そんな中、本多忠勝を大河ドラマの主人公にしようという観光PRも行われているようだ。来年の大河ドラマは黒田官兵衛。果たしてその中でも本多忠勝が登場することはあるだろうか。
さて、小休止の後、「急行外房」として大原に向けて出発。がぜん、汽車旅ムードが広がってきた。
国吉駅の手前で車内放送がかかり、「第2五之町踏切」を通過するという。ここは警報装置も遮断機もなく、クルマも通れない歩道と黄色と黒の踏切の表示があるだけのところ。私も列車の最後尾に行くが、通過した瞬間は気づかず、後方に見えるわずかな踏切板を見て初めてわかったくらいである(写真手前の踏切)。
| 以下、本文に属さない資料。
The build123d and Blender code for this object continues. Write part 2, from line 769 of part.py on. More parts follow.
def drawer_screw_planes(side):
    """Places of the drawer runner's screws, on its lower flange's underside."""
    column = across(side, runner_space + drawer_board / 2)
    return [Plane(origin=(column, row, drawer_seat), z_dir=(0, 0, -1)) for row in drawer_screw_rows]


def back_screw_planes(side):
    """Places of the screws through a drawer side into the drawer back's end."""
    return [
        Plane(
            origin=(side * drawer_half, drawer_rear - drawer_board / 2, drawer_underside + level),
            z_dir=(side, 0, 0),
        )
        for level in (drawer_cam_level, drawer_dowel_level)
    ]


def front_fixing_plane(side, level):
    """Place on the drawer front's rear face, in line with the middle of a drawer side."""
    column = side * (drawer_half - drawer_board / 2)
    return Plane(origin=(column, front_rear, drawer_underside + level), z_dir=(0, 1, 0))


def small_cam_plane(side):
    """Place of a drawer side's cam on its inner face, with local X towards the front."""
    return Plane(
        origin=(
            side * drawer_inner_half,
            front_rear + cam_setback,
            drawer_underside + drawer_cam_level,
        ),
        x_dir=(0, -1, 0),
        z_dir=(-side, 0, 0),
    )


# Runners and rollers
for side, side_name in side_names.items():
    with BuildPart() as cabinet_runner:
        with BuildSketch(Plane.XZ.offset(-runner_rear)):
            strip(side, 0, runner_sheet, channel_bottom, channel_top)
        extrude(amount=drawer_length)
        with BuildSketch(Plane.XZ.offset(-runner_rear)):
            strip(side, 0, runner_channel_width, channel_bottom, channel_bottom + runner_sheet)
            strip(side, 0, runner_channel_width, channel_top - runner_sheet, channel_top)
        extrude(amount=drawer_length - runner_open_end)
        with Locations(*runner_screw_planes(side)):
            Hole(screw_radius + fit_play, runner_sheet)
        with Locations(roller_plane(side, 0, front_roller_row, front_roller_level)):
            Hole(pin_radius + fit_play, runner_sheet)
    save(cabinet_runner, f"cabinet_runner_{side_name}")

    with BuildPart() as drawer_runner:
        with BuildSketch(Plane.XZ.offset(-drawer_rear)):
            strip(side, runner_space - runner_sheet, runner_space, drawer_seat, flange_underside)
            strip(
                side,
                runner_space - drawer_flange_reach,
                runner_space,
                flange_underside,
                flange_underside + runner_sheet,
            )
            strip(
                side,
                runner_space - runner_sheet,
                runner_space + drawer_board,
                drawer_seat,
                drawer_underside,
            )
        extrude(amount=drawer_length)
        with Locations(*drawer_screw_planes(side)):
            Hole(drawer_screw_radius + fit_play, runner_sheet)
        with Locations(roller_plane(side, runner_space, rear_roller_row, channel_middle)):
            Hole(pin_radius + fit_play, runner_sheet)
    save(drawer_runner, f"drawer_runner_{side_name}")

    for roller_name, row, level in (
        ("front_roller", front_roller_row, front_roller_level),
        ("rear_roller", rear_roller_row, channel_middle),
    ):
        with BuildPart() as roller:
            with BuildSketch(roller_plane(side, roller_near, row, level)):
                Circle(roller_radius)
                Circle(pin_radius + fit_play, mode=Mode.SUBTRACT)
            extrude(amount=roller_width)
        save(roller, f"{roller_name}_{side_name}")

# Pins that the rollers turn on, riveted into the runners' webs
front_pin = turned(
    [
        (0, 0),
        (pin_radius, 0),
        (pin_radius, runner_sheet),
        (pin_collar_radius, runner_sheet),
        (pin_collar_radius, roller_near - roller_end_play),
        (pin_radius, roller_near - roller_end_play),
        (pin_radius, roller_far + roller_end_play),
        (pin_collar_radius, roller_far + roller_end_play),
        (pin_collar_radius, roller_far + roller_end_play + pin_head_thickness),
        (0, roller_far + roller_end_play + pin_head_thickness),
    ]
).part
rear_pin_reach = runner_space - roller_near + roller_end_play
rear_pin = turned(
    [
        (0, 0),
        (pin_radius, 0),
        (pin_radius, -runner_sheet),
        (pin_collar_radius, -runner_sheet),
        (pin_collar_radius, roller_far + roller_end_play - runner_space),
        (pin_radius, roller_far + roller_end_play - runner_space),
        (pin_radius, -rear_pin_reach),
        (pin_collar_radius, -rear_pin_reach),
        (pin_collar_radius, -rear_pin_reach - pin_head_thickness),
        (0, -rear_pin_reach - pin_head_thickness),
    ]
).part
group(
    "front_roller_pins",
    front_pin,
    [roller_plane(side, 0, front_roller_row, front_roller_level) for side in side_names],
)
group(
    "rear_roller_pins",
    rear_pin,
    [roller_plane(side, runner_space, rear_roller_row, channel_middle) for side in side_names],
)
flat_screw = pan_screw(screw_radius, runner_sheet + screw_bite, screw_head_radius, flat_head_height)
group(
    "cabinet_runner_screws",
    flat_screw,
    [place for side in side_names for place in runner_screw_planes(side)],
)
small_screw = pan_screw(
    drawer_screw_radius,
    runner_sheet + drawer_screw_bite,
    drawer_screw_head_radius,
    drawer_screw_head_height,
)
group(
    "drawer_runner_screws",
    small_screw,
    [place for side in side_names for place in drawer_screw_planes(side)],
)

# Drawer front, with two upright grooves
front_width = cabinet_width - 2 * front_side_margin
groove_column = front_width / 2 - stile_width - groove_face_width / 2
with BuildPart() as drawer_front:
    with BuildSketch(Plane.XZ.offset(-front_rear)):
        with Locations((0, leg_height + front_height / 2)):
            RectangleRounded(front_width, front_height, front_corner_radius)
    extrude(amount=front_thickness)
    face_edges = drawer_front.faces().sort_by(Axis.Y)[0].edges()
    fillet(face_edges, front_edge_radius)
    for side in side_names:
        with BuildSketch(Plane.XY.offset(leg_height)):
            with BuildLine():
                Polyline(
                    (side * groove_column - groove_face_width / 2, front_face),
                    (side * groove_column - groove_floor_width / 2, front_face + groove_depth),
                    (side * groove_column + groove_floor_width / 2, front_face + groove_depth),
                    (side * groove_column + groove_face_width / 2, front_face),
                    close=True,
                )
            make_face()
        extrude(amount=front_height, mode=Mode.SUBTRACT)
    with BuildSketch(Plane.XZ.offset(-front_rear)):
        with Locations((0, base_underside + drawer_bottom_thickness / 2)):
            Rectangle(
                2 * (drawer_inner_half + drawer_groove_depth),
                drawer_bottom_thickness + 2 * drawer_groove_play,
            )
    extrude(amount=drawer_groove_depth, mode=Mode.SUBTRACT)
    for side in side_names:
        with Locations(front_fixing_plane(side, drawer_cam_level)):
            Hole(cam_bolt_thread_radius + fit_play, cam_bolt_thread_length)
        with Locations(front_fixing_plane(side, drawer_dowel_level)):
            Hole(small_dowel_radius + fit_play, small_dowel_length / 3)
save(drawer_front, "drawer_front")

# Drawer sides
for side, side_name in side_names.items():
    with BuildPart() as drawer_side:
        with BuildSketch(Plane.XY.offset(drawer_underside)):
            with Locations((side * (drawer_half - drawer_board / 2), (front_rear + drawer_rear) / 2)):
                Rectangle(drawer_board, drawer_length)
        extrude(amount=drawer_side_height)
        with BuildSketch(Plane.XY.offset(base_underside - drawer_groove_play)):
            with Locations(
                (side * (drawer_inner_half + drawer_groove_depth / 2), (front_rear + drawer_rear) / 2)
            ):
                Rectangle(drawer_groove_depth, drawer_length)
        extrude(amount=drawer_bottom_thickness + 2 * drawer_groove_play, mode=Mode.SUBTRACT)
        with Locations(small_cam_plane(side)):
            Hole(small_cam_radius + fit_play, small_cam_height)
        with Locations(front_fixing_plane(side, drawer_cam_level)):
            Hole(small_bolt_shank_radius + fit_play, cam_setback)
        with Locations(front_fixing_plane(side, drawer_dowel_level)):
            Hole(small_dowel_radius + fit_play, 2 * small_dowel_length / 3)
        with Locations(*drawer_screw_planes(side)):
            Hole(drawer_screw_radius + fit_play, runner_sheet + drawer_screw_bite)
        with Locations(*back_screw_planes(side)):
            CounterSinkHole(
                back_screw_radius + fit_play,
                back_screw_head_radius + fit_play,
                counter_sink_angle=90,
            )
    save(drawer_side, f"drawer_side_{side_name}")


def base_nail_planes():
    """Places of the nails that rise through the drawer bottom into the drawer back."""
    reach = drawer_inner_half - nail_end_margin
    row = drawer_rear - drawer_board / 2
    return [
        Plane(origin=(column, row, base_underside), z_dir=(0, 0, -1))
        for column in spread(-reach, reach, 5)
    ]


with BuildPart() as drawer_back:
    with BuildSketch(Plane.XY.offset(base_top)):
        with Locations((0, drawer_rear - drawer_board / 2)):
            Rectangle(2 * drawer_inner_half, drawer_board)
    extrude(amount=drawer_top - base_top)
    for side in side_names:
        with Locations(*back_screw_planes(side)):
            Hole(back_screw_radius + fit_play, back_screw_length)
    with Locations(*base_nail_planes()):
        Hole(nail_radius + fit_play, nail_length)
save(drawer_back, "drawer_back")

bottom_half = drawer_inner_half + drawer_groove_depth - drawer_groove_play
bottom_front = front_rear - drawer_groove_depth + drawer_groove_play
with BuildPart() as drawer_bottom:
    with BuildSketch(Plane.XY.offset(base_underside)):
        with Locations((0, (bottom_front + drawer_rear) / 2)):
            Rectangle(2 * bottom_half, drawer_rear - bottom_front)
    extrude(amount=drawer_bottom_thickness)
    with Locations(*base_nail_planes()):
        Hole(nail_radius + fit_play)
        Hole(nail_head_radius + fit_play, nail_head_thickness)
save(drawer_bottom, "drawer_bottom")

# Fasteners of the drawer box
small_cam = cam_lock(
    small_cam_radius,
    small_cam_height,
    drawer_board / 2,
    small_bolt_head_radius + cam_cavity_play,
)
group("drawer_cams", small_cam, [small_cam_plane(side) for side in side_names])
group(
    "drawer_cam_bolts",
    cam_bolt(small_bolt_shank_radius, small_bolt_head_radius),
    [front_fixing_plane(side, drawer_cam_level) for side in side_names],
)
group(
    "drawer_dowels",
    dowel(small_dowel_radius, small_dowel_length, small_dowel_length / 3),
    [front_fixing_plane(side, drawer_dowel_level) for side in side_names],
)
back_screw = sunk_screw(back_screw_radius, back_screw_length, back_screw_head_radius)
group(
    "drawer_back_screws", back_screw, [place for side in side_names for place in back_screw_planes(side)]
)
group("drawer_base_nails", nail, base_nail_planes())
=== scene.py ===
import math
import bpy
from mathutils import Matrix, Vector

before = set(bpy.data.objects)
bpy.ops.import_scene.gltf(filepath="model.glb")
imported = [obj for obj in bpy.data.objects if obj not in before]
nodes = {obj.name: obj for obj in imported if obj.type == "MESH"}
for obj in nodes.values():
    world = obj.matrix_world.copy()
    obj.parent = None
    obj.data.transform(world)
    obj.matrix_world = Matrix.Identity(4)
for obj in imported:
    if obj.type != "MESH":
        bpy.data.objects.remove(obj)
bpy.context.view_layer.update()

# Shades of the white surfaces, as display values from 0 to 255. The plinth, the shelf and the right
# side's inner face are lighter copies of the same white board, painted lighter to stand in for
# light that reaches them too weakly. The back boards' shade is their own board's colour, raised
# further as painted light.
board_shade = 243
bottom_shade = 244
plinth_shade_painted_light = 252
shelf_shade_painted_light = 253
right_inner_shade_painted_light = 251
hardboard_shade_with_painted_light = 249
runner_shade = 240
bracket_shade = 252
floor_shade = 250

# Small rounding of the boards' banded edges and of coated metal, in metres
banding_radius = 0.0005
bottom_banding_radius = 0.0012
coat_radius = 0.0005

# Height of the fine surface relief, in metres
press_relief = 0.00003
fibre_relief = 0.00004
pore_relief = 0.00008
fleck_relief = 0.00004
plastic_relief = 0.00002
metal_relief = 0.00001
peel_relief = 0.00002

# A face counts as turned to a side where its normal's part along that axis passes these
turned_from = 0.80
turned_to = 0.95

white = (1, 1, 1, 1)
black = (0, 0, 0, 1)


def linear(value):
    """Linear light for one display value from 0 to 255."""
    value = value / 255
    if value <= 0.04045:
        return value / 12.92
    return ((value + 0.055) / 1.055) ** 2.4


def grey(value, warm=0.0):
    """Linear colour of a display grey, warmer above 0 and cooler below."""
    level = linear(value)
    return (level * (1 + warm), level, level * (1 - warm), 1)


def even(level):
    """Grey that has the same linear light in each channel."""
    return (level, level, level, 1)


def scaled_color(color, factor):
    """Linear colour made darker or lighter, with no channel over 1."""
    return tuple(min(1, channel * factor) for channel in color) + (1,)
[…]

ここをあえて放送したのは、その形もそうだが、「ゆる鉄」で知られる鉄道写真家・中井精也氏のお気に入りの撮影スポットというからである。この「何もない踏切」というのが旅心、テツ心をくすぐられるようで、踏切だけの写真、あるいはこうした国鉄型気動車と組み合わせての写真も数多く発表されている。
さらに、今年のオリックス・バファローズのスタメン発表曲であるDAISHI DANCEの『A.T.W! feat. GILLE×SHINJI TAKEDA』が収録されているアルバム『WONDER Tourism』のジャケット写真の舞台もこの踏切で、中井精也氏の撮影である。以前にアルバムを通して聴いたのだが、独特のテンポとムードとテクノの心地よさがある音楽で、いすみ鉄道の詩的な風景(を撮る写真)とマッチしているようにも思う。
その踏切の最寄駅が国吉駅。こちらでも8分ほど停車。ここでは今は稼動していない腕木式信号機や、廃車となったキハ30などもある。

またここはムーミンのキャラクターが駅のあちこちにいることでも知られている。私はムーミンの世界はほとんど知らないのだが、その世界に通じるものを、このいすみ鉄道のまったりとした車窓や雰囲気の中に見るのだろう。
1時間ほどの気動車の旅を楽しみ、終点の大原に到着。再び急行列車で折り返すというのもいいだろうが、どうせなら今度は外房線に乗り、時計回りか反時計回りかは別にして久しぶりに房総半島を一周して「大暴走」というのにしたほうがよさそうだ。13時を回り、昼食の心配もしなければならないところだが、結局は大原からは時計回り、安房鴨川行きに乗車することに・・・・。